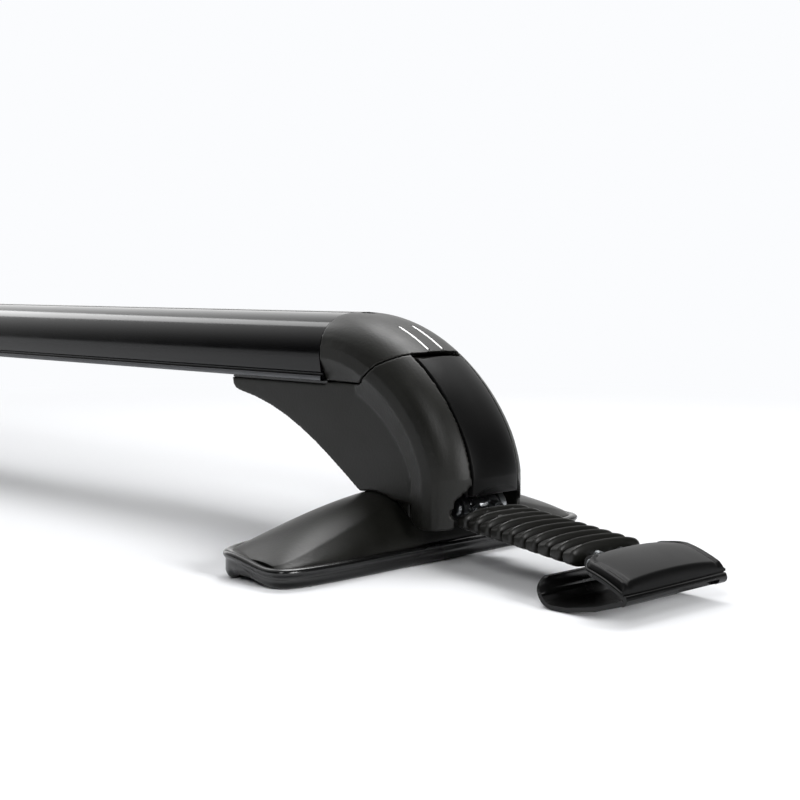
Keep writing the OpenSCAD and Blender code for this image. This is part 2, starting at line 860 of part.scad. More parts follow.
// Crimped eye on one rope end: a ring on its pin and a neck round the rope
module ferrule_ring(r, y) {
    translate([0, y, 0])
        rotate([90, 0, 0])
            cylinder(r = r, h = ferrule_w, center = true);
}

module rope_line(r, u0, u1) {
    for (y = [-0.5, 0.5])
        translate([u0, y * rope_gap, 0])
            rotate([0, 90, 0])
                cylinder(r = r, h = u1 - u0);
}

module rope_ferrules() {
    rope_in = ferrule_r;
    rope_out = strap_run - hook_ferrule_r;
    color(steel)
        difference() {
            union() {
                translate([anchor_out, 0, anchor_z])
                    for (y = [-0.5, 0.5])
                        ferrule_ring(ferrule_r, y * rope_gap);
                at_hook()
                    for (y = [-0.5, 0.5])
                        ferrule_ring(hook_ferrule_r, y * rope_gap);
                at_strap() {
                    rope_line(crimp_r, anchor_r, crimp_len);
                    rope_line(crimp_r, strap_run - crimp_len, strap_run - hook_pin_r);
                }
            }
            ybar(anchor_r, carriage_w, [anchor_out, anchor_z]);
            at_hook()
                ybar(hook_pin_r, carriage_w, [0, 0]);
            at_strap()
                rope_line(rope_r, rope_in, rope_out);
        }
}

module wire_ropes() {
    color("#d0d0d0")
        at_strap()
            rope_line(rope_r, ferrule_r, strap_run - hook_ferrule_r);
}

// Section of one rib, across the strap and up, drawn in by g
module rib_section(g) {
    half = strap_w / 2 - g;
    rise = strap_t / 2 - g;
    polygon([for (a = [0:15:345])
        let (v = half * spow(cos(a), 0.5), s = spow(sin(a), 0.7))
        [v, rise * s + (s > 0 ? strap_crown * (1 - pow(v / half, 2)) : 0)]]);
}

module sleeve_slice(g, u0, u1) {
    translate([u0, 0, 0])
        rotate([90, 0, 90])
            linear_extrude(u1 - u0)
                rib_section(g);
}

module strap_sleeve() {
    rib_half = rib_pitch * 0.43;
    crest = rib_pitch * 0.25;
    step = 0.8;
    color(rubber)
        at_strap()
            difference() {
                translate([sleeve_start, 0, -sleeve_drop])
                    rotate([0, -sleeve_tilt, 0]) {
                        sleeve_slice(rib_deep, 0, sleeve_len);
                        for (i = [0:rib_count - 1])
                            translate([(i + 0.5) * rib_pitch, 0, 0]) {
                                sleeve_slice(step, -rib_half, rib_half);
                                sleeve_slice(0, -crest, crest);
                            }
                    }
                rope_line(rope_r, 0, strap_run);
                rope_line(crimp_r, 0, crimp_len);
                rope_line(crimp_r, strap_run - crimp_len, strap_run);
            }
}

module hook_pin() {
    color(steel)
        at_hook()
            ybar(hook_pin_r, 2 * hook_eye_y + hook_eye_w + 1, [0, 0]);
}

// Path of the folded plate from the flange's outer edge round to the J lip, in X and Z
function fold_slope() = atan2(flange_drop * 1.7, flange_out - flange_in);
function fold_mid() =
    [flange_out, flange_z(flange_out) - hook_t / 2]
    - fold_r * [sin(fold_slope()), cos(fold_slope())];
function hook_path() =
    let (fall = 11, low = hook_t / 2 - hook_low, lip_r = 6)
    concat(
        arc(fold_mid(), fold_r, 90 - fold_slope(), -90 - fall),
        [[13, (low + fold_mid()[1] - fold_r) / 2 - 0.4], [1, low + 0.3]],
        arc([lip_r - lip_in, low + lip_r], lip_r, -90, -180),
        [[-lip_in, low - hook_t / 2 + lip_h]]);

module hook_flange() {
    us = flange_us();
    intersection() {
        slab(hook_w + cut, concat(
            [for (u = us) [u, flange_z(u)]],
            [for (u = reversed(us)) [u, flange_z(u) - hook_t]]));
        translate([0, 0, -20])
            linear_extrude(40)
                polygon(concat(
                    [for (u = us) [u, -flare(u, hook_w)]],
                    [for (u = reversed(us)) [u, flare(u, hook_w)]]));
    }
}

module hook_plate() {
    corner = 5;
    lip_top = lip_h - hook_low;
    color("#161616")
        at_hook()
            difference() {
                union() {
                    hook_flange();
                    slab(hook_w, strip(hook_path(), hook_t));
                    for (y = [-hook_eye_y, hook_eye_y])
                        translate([0, y, 0]) {
                            ybar(hook_eye_r, hook_eye_w, [0, 0]);
                            slab(hook_eye_w, [
                                [0, hook_eye_r], [flange_in + cut, flange_z(flange_in + cut)],
                                [flange_in + cut, flange_z(flange_in + cut) - hook_t],
                                [0, -hook_eye_r]]);
                        }
                }
                ybar(hook_pin_r + run_fit, hook_w, [0, 0]);
                translate([fold_mid()[0] - 1.5, window_v[0], fold_mid()[1] - fold_r - hook_t])
                    cube([10, window_v[1] - window_v[0], fold_r + hook_t]);
                for (m = [0, 1])
                    mirror([0, m, 0]) {
                        difference() {
                            translate([-lip_in - 2, hook_w / 2 - corner, lip_top - corner])
                                cube([4, corner + cut, corner + cut]);
                            xbar_at(corner, -lip_in - 3, -lip_in + 3, hook_w / 2 - corner,
                                lip_top - corner);
                        }
                        translate([rivet_u, rivet_v, flange_z(rivet_u)])
                            rotate([0, rivet_tilt(), 0])
                                cylinder(r = rivet_r, h = 3 * hook_t, center = true);
                    }
            }
}

module hook_pad() {
    us = flange_us();
    n = 12;
    color("#3a3a39")
        at_hook()
            difference() {
                skin([for (u = us)
                    let (half = flare(u, hook_w + pad_extra),
                        low = flange_z(u), s = flange_s(u), thick = pad_t - pad_thin * (1 - s),
                        crown = pad_crown * (0.45 + 0.55 * s))
                    concat(
                        [for (j = [0:n]) let (v = half * cos(180 * j / n))
                            [u, v, low + thick * (1 - 0.35 * pow(v / half, 6))
                                + crown * (1 - pow(v / half, 2))]],
                        [[u, -half, low], [u, half, low]])]);
                for (y = [-1, 1])
                    translate([rivet_u, y * rivet_v, flange_z(rivet_u)])
                        rotate([0, rivet_tilt(), 0])
                            cylinder(r = rivet_r, h = 3, center = true);
            }
}

// Tilt of the flange where the rivets pass through it
function rivet_tilt() = atan2(flange_z(rivet_u - 1) - flange_z(rivet_u + 1), 2);

module hook_rivets() {
    head_h = 1;
    color(steel)
        at_hook()
            for (y = [-1, 1])
                translate([rivet_u, y * rivet_v, flange_z(rivet_u)])
                    rotate([0, rivet_tilt(), 0]) {
                        translate([0, 0, -hook_t - head_h])
                            cylinder(r = rivet_r, h = hook_t + head_h + 1.5);
                        translate([0, 0, -hook_t * 1.03 - head_h])
                            cylinder(r = rivet_r * 1.8, h = head_h);
                    }
}

module piece(name) {
    if (name == "sole") sole();
    if (name == "base_plate") base_plate();
    if (name == "base_screws") base_screws();
    if (name == "foot_shell") foot_shell();
    if (name == "tower_body") tower_body();
    if (name == "bar_gasket") bar_gasket();
    if (name == "clamp_screws") clamp_screws();
    if (name == "clamp_nuts") clamp_nuts();
    if (name == "end_cap") end_cap();
    if (name == "cap_screw") cap_screw();
    if (name == "stripe_inlays") stripe_inlays();
    if (name == "access_cover") access_cover();
    if (name == "tension_bolt") tension_bolt();
    if (name == "bolt_washer") bolt_washer();
    if (name == "bolt_clip") bolt_clip();
    if (name == "carriage") carriage();
    if (name == "anchor_pin") anchor_pin();
    if (name == "rope_ferrules") rope_ferrules();
    if (name == "wire_ropes") wire_ropes();
    if (name == "strap_sleeve") strap_sleeve();
    if (name == "hook_pin") hook_pin();
    if (name == "hook_plate") hook_plate();
    if (name == "hook_pad") hook_pad();
    if (name == "hook_rivets") hook_rivets();
}

bar();
top_strip();
for (s = SIDES)
    for (p = PIECES)
        at_side(s) piece(p);
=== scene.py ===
"""Looks of the roof rack crossbar: fine surfaces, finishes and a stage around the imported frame.

Formulas are in millimetres and meshes in metres. Each foot is worked out about its own middle,
X outboard, Y along the vehicle and Z up, and the left foot is the right one mirrored across X.
"""

import json
import math

import bmesh
import bpy
import numpy as np
from bpy.props import FloatProperty, FloatVectorProperty, IntProperty, PointerProperty
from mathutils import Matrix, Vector
from mathutils.geometry import tessellate_polygon


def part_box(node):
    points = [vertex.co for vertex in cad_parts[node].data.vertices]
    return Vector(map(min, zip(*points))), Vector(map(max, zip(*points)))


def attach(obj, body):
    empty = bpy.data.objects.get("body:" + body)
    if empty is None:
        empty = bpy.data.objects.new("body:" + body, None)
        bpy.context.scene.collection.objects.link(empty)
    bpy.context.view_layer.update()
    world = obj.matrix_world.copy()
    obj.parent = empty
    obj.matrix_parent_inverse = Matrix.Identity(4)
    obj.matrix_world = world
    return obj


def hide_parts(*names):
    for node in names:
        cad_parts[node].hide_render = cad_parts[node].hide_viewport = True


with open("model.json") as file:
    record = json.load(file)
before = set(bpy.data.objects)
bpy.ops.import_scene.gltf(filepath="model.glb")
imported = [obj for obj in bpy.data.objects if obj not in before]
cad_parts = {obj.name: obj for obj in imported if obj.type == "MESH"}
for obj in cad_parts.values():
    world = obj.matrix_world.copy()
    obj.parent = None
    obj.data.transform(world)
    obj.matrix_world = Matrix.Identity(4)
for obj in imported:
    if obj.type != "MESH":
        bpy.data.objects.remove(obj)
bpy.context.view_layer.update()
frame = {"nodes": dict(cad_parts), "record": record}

bl_info = {
    "name": "Roof Rack Crossbar Looks",
    "version": (1, 0, 0),
    "blender": (4, 5, 0),
    "location": "3D View > Sidebar > Crossbar",
    "description": "Fine surfaces, finishes and stage of a roof rack crossbar",
    "category": "Object",
}

SIDES = ("right", "left")

# Sizes in millimetres and degrees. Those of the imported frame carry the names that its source
# gives them, and the others belong to the fine surfaces.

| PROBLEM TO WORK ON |
In the lines above, locate the string "record". Copy every line where it occurs.

| FINAL RESULT |
    record = json.load(file)
frame = {"nodes": dict(cad_parts), "record": record}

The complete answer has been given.